Npj：轨道耦合—调控谷能带和激子劈裂

由于中心反演对称性破缺和极强的自旋轨道耦合，单层过渡金属硫族化合物MX2(M=Mo,W, X=S, Se,Te)具有两个简并但不等价的能谷，且能谷和自旋耦合。但是要实现其在信息存储领域的应用，就必须打开谷能级简并实现谷极化。一种直接的方法是施加外磁场，但是此方法的器件小型化难以实现，且诱导的谷能级劈裂很小，约为0.2 meV/T。另一种方法是利用磁近邻效应构建MX2/磁性材料异质结构。磁近邻效应不仅是一种有趣的物理现象，而且可以通过克服传统掺杂和功能化的一些限制进而在材料中实现一些定制化物性调控。然而，如何在二维异质结构中实现较大且可调控的谷劈裂仍是亟需解决的问题，需要对磁邻近效应的强度、影响因素及其对激子特性的影响有更深入的认识。
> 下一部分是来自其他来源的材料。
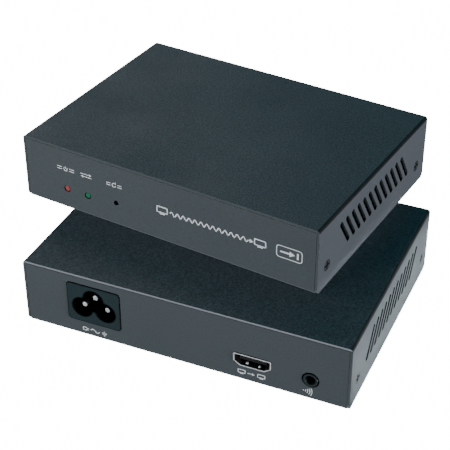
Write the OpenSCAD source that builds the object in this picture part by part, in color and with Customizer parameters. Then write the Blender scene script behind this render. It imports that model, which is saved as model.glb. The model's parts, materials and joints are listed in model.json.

来自清华大学深圳国际研究生院的邹小龙教授研究团队，提出了一种可行的调控方案，通过调控层间轨道杂化来调控能带以及激子的谷劈裂。他们设计构建了由二维室温铁磁VSe2与MSe2（M=Mo,W）组成的范德瓦尔斯异质结，通过第一性原理计算方法证实可以通过改变交换相互作用强度、应变或电场来改变MSe2和 VSe2的能谷之间的能级排列，从而调控轨道间杂化。强的轨道杂化引起单层 MSe2价带中超过30 meV的能谷劈裂和超过 150 meV 的谷激子劈裂。此外，轨道杂化还可以带来谷劈裂符号的改变，为二维过渡金属硫族化合物中谷自由度的调控提供了一种切实有效的方法。

该文近期发表于npjComputational Materials8：239(2022)，英文标题与摘要如下，https://www.nature.com/articles/s41524-022-00932-2可以自由获取论文PDF。

Tunable valley band and exciton splitting by interlayer orbital hybridization

Dan Wang & Xiaolong Zou

Magnetic proximity effect has been demonstrated to be an effective routine to introduce valley splitting in two-dimensional van der Waals heterostructures. However, the control of its strength and the induced valley splitting remains challenging. In this work, taking heterobilayers combining monolayer MSe2 (M = Mo or W) with room-temperature ferromagnetic VSe2 as examples, we demonstrate that the valley splitting for both band edges and excitons can be modulated by the tuning of the interlayer orbital hybridization, achieved by inclusion of different amounts of exact Hartree exchange potential via hybrid functionals. Besides, we show such tuning of orbital hybridization could be experimentally realized by external strain and electric field. The calculations suggest that large valley band splitting about 30 meV and valley exciton splitting over 150 meV can be induced in monolayer MSe2. Our work reveals a way to control proximity effects and provides some guidance for the design of optoelectronic and valleytronic devices.